## Structured object records
## START

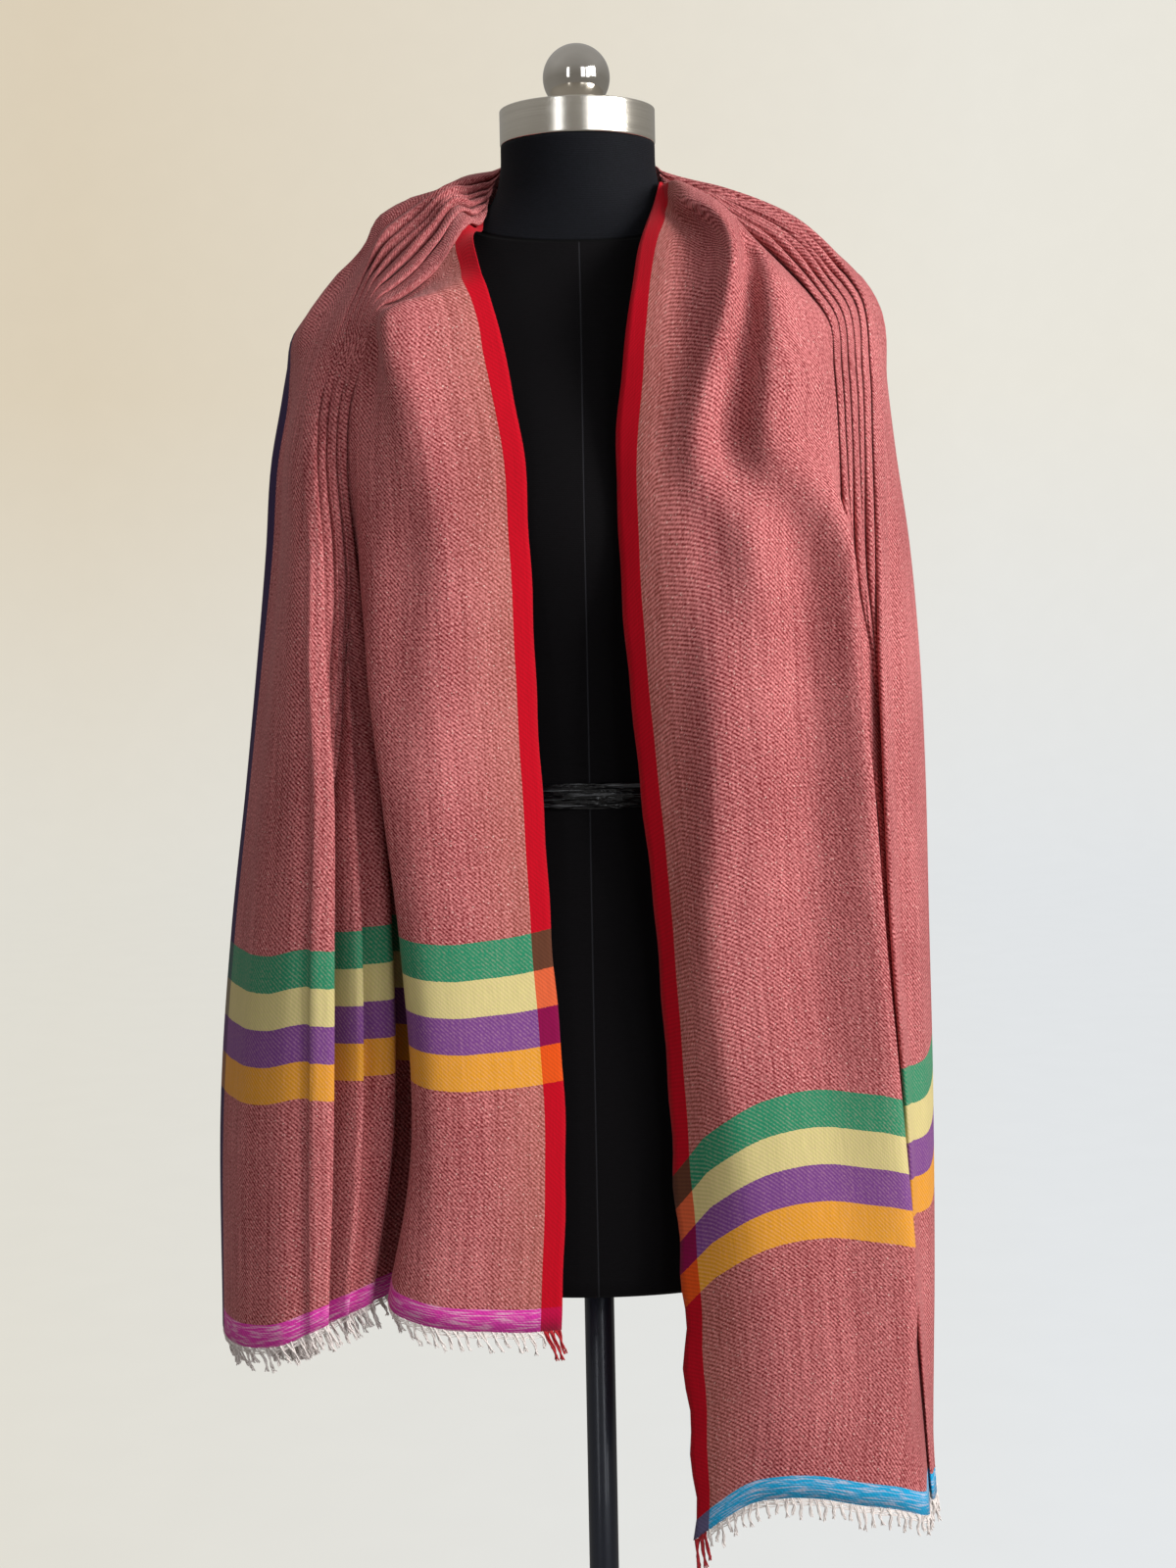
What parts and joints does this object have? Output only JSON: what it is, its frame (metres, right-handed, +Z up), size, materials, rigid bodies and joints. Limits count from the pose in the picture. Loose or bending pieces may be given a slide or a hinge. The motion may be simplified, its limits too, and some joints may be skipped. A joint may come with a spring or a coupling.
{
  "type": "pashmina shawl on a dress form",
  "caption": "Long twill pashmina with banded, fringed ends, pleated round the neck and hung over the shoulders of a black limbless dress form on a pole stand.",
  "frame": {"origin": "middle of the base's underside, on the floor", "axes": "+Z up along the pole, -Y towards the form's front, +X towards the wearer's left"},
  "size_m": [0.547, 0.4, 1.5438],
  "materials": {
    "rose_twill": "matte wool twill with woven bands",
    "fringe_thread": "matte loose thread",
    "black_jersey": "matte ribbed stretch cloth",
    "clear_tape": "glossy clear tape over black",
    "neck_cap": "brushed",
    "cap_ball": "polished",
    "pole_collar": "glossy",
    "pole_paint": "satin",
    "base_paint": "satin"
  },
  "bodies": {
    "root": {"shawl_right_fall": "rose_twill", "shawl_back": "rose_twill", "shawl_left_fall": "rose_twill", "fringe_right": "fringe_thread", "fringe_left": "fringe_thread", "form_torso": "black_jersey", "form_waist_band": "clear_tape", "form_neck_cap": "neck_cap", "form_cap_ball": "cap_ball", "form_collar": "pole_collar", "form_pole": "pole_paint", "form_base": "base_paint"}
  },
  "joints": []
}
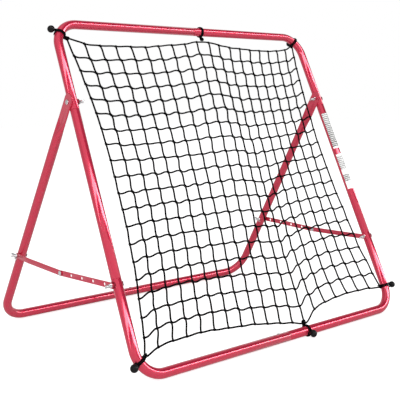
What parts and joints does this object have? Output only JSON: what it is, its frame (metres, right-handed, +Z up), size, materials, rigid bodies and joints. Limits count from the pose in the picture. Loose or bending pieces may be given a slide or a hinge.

## END

## Requirement
Write down every line of the data exactly as it appears above.

## Written reply
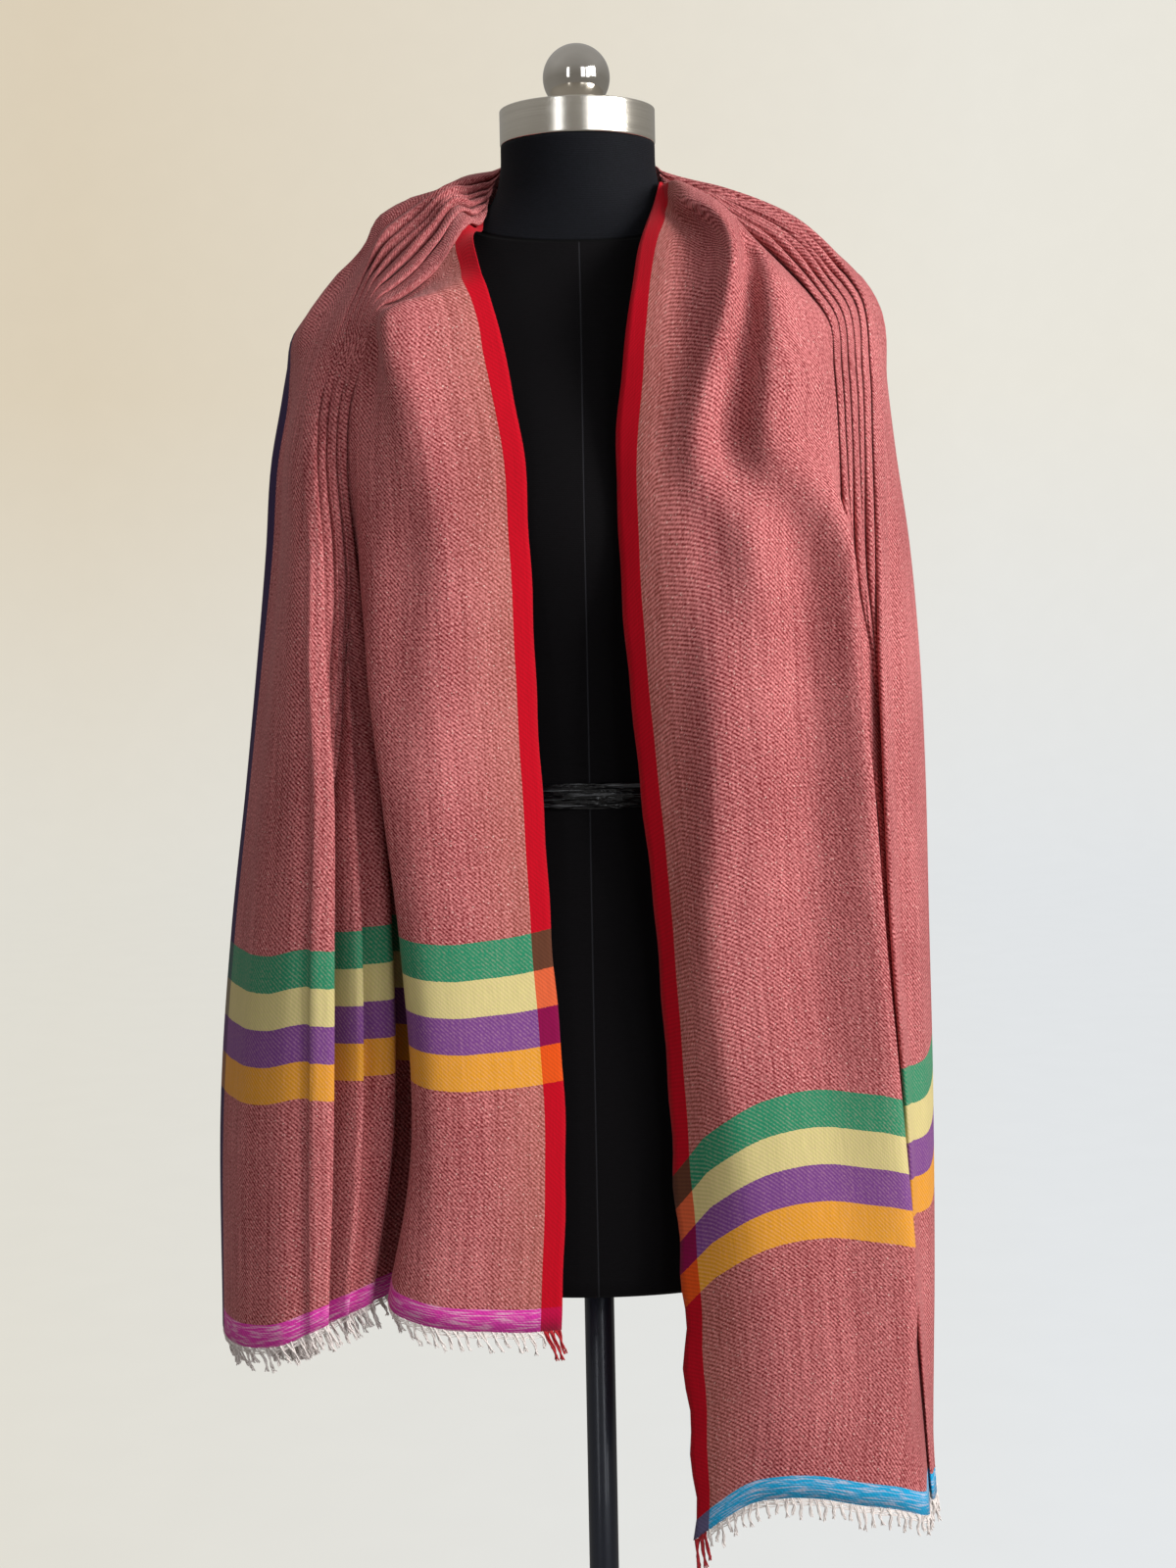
What parts and joints does this object have? Output only JSON: what it is, its frame (metres, right-handed, +Z up), size, materials, rigid bodies and joints. Limits count from the pose in the picture. Loose or bending pieces may be given a slide or a hinge. The motion may be simplified, its limits too, and some joints may be skipped. A joint may come with a spring or a coupling.
{
  "type": "pashmina shawl on a dress form",
  "caption": "Long twill pashmina with banded, fringed ends, pleated round the neck and hung over the shoulders of a black limbless dress form on a pole stand.",
  "frame": {"origin": "middle of the base's underside, on the floor", "axes": "+Z up along the pole, -Y towards the form's front, +X towards the wearer's left"},
  "size_m": [0.547, 0.4, 1.5438],
  "materials": {
    "rose_twill": "matte wool twill with woven bands",
    "fringe_thread": "matte loose thread",
    "black_jersey": "matte ribbed stretch cloth",
    "clear_tape": "glossy clear tape over black",
    "neck_cap": "brushed",
    "cap_ball": "polished",
    "pole_collar": "glossy",
    "pole_paint": "satin",
    "base_paint": "satin"
  },
  "bodies": {
    "root": {"shawl_right_fall": "rose_twill", "shawl_back": "rose_twill", "shawl_left_fall": "rose_twill", "fringe_right": "fringe_thread", "fringe_left": "fringe_thread", "form_torso": "black_jersey", "form_waist_band": "clear_tape", "form_neck_cap": "neck_cap", "form_cap_ball": "cap_ball", "form_collar": "pole_collar", "form_pole": "pole_paint", "form_base": "base_paint"}
  },
  "joints": []
}
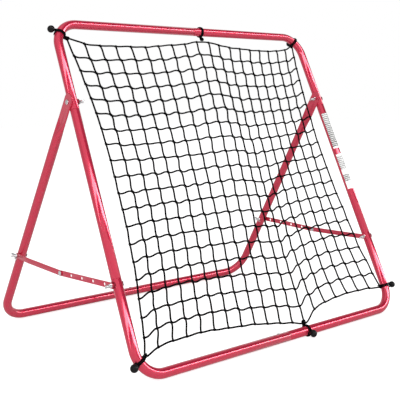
What parts and joints does this object have? Output only JSON: what it is, its frame (metres, right-handed, +Z up), size, materials, rigid bodies and joints. Limits count from the pose in the picture. Loose or bending pieces may be given a slide or a hinge.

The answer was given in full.